Back in April this year, Melbourne hosted the second Global Atheist Convention, a follow-up to the gathering of thousands of atheists from around the globe that took place there in 2010. Both events featured the most prominent of the so-called New Atheists, Richard Dawkins.

To believe Dawkins, and many of the other speakers at the conference, you'd think there is a deep gulf between science and religion, that the two are intractably at loggerheads and have nothing useful to say to each other.

But this is at odds with what many other theologians, philosophers and scientists tell us. They say science and religion are both quests for truth dealing with different aspects of human experience. This is well summed up in Galileo's famous statement that 'the Bible tells us how to go to heaven, not how the heavens go'.

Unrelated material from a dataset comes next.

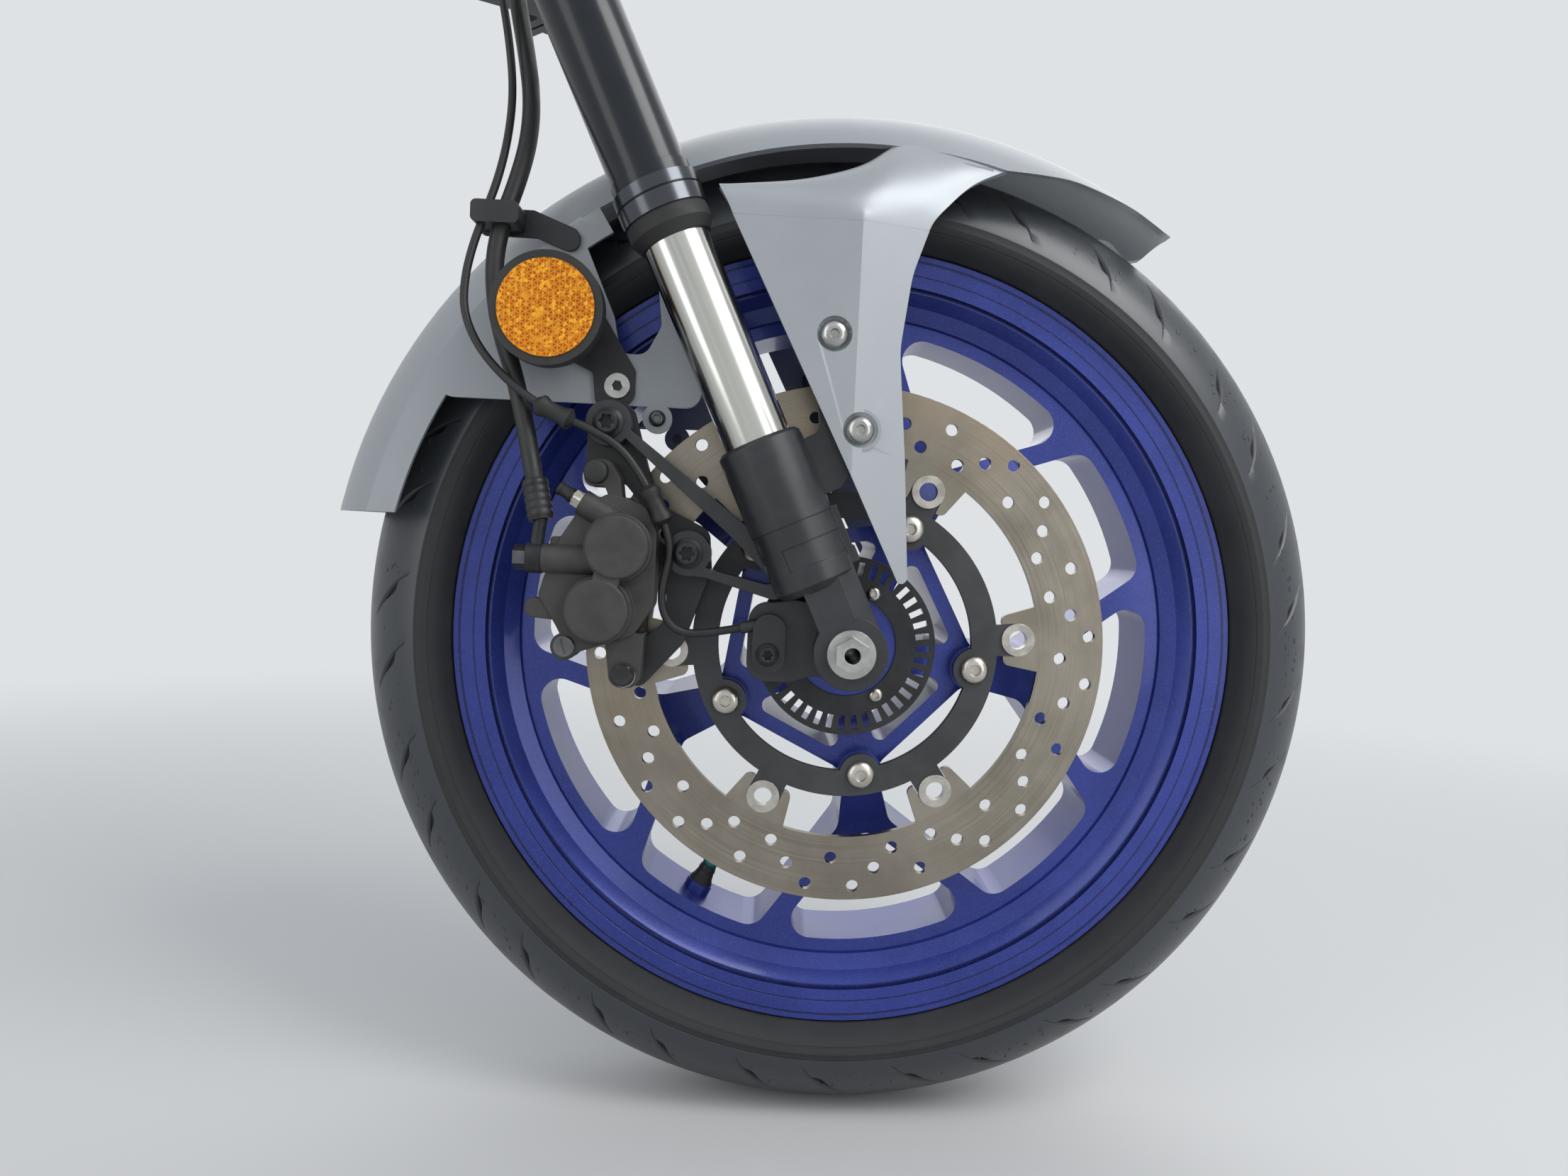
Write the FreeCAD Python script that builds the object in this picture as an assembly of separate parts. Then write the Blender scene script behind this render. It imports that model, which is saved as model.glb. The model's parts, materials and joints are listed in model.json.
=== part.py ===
import FreeCAD, Part
import math
import os

# Front end of a sport motorcycle: fork, wheel, single disc brake and mudguard, hung from the
# steering head tube. Millimetres. X points forward, Y to the rider's left, Z up.
# The pieces are laid out about the wheel axle. The whole is then moved so that the origin is
# at the middle of the head tube, on the steering axis.

V = FreeCAD.Vector
Y_AXIS = V(0, 1, 0)

# Steering geometry
RAKE = 25.0
STEER_OFFSET = 37.3
LEG_OFFSET = 2.7
LEG_SPACING = 190.0

# Heights along the leg, measured from the level of the axle
CASTING_TOP = 124.0
INNER_TUBE_FOOT = 63.0
INNER_TUBE_LENGTH = 389.0
RING_FOOT = 253.0
RING_HEIGHT = 17.0
RING_GROOVE_RISE = 9.5
BAND_HEIGHT = 7.0
SEAL_HEIGHT = 14.0
SEAL_LIP_HEIGHT = 6.0
LOWER_YOKE_FOOT = 466.0
YOKE_SPACING = 174.0

# Fork tubes
INNER_TUBE_D = 37.0
INNER_TUBE_WALL = 2.6
OUTER_TUBE_D = 43.0
HANDLEBAR_SEAT_D = 42.0
HANDLEBAR_SEAT_LENGTH = 38.0
BAND_D = 44.4
RING_D = 48.0
RING_GROOVE_DEPTH = 0.5
RING_GROOVE_WIDTH = 0.7
TUBE_GAP = 0.15
SEAL_D = 46.0
SEAL_LIP_D = 39.4
CAP_HEX = 24.0
CAP_HEX_HEIGHT = 6.0
CAP_DEPTH = 18.0
CAP_BRIM_D = 40.0
CAP_BRIM = 2.0

# Yokes, stem and head tube
YOKE_HEIGHT = 34.0
UPPER_YOKE_HEIGHT = 22.0
YOKE_CLAMP_D = 58.0
YOKE_EAR_LENGTH = 12.0
YOKE_EAR_HALF = 10.0
YOKE_SLIT = 2.5
PINCH_BOLT_D = 8.4
YOKE_HUB_D = 58.0
HEAD_TUBE_D = 60.0
HEAD_TUBE_WALL = 6.0
HEAD_CUP_D = 66.0
HEAD_CUP_LENGTH = 16.0
HEAD_GAP = 3.0
STEM_D = 28.0
STEM_BORE_D = 17.0
STEM_TOP_GAP = 0.3
STEM_NUT_D = 34.0
STEM_NUT_HEIGHT = 14.0
ADJUSTER_D = 44.0
ADJUSTER_HEIGHT = 9.0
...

He in turn was quoting an eminent churchman of his time, historian and curial official, Cardinal Cesare Baronio. Both these men, one on the side of science, the other on the side of religion, recognised the legitimacy of both.

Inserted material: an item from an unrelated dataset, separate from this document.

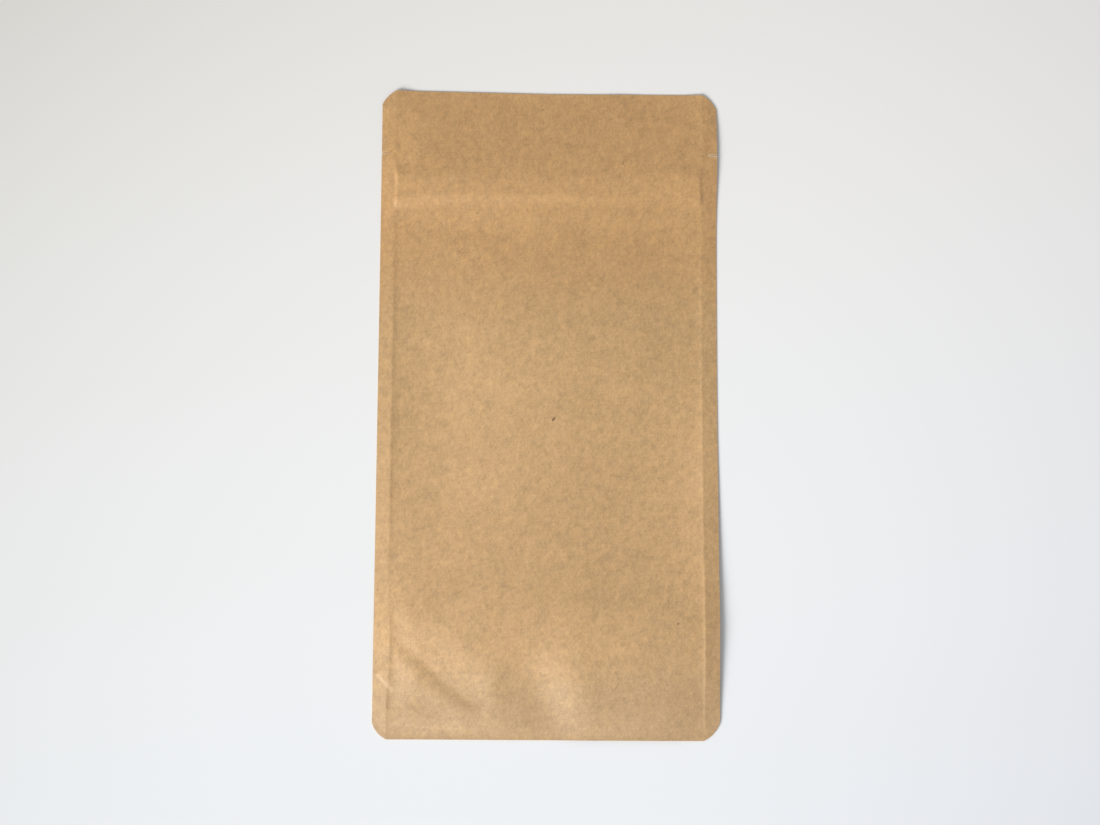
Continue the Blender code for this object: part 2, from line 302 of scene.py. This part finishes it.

Chris Mulherin, featured here on Eureka Street TV, similarly has a foot in both camps; an Anglican clergyman with a substantial academic background studying and lecturing in science and the philosophy of science.

He is now doing his doctorate on the relationship between scientific and theological ways of knowing. He argues they are different but complementary ways of understanding, and summarises the difference by saying that while science deals with mechanics, religion deals with meaning.

Mulherin's first degrees, both from the University of Melbourne, were in Mechanical Engineering and English and Philosophy. Following this he gained a Master of Science, also from the University of Melbourne, on the philosophy of science, with his thesis focusing on the nature of scientific knowledge.

Next he gained a Bachelor of Divinity with honours from the Melbourne College of Divinity. He was ordained an Anglican minister, then worked for 12 years, from 1994–2006, as a university chaplain and minister in Argentina.

After returning to Melbourne, he began his doctorate at the MCD University of Divinity. He now lectures at Catholic Theological College and the Anglican Ridley College, tutors at the University of Melbourne, and is a minister at St Jude's Anglican Church in Parkville.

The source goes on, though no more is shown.